# The task:
Show every line that has the string "from" in it.

# Supplied material:
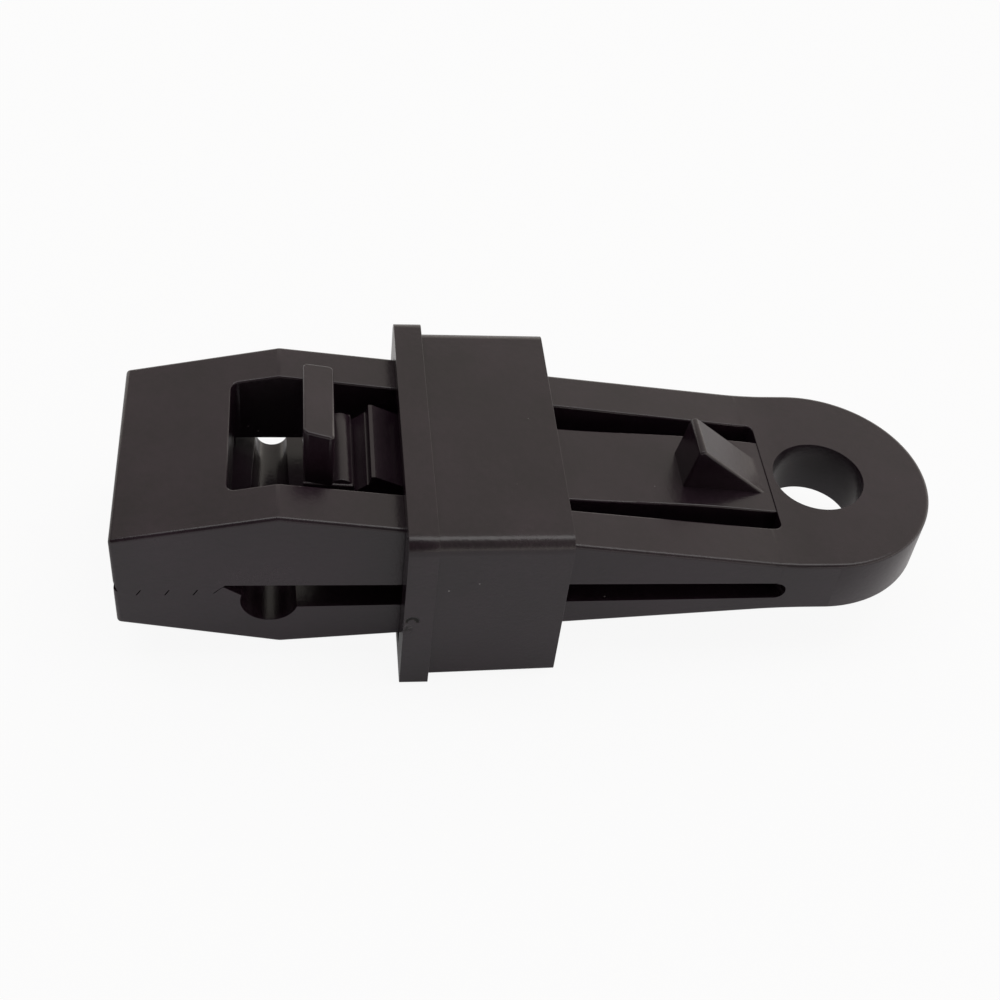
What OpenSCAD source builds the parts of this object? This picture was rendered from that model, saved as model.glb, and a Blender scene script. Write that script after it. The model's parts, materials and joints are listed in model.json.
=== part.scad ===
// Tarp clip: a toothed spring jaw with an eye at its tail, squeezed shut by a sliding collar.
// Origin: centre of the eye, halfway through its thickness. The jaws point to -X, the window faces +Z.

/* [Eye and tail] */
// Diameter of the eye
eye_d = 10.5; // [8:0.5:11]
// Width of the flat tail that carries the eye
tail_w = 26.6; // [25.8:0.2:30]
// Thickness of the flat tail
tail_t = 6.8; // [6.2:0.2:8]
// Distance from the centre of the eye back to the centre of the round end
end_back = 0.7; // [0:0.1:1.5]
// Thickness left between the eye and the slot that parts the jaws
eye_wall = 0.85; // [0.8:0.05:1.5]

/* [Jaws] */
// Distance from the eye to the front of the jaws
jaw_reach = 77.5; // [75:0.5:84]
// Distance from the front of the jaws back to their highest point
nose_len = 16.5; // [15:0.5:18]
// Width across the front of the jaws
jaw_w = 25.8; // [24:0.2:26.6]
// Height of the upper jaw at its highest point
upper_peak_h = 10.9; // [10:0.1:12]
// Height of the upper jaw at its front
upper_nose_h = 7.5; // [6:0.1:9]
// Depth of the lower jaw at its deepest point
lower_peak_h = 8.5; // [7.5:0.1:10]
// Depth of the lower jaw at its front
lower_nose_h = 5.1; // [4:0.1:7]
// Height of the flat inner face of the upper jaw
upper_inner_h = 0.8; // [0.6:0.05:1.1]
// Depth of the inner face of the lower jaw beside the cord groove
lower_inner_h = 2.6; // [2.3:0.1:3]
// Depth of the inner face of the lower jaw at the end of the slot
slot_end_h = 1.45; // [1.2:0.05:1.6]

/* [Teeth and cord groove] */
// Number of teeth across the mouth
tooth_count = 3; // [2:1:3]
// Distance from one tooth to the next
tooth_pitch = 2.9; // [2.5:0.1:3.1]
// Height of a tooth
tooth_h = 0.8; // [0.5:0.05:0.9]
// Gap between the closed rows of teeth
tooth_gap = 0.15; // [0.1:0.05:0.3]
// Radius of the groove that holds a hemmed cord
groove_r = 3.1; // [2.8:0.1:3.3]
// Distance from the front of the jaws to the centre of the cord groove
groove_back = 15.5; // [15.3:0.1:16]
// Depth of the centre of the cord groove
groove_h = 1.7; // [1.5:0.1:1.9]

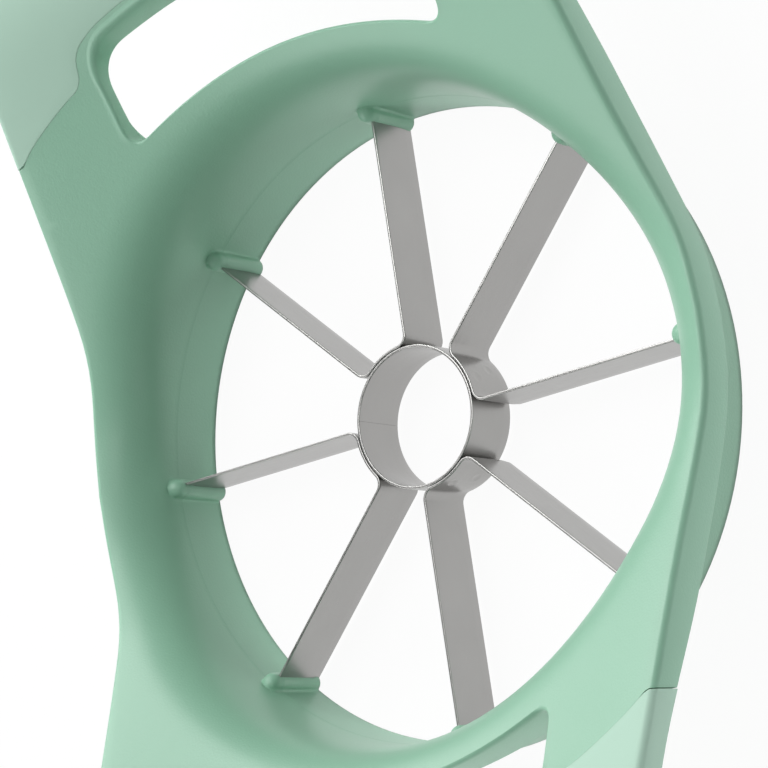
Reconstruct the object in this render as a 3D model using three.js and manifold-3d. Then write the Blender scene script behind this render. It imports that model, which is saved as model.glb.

# Task response:
What OpenSCAD source builds the parts of this object? This picture was rendered from that model, saved as model.glb, and a Blender scene script. Write that script after it. The model's parts, materials and joints are listed in model.json.
// Distance from the centre of the eye back to the centre of the round end
// Distance from the eye to the front of the jaws
// Distance from the front of the jaws back to their highest point
// Distance from one tooth to the next
// Distance from the front of the jaws to the centre of the cord groove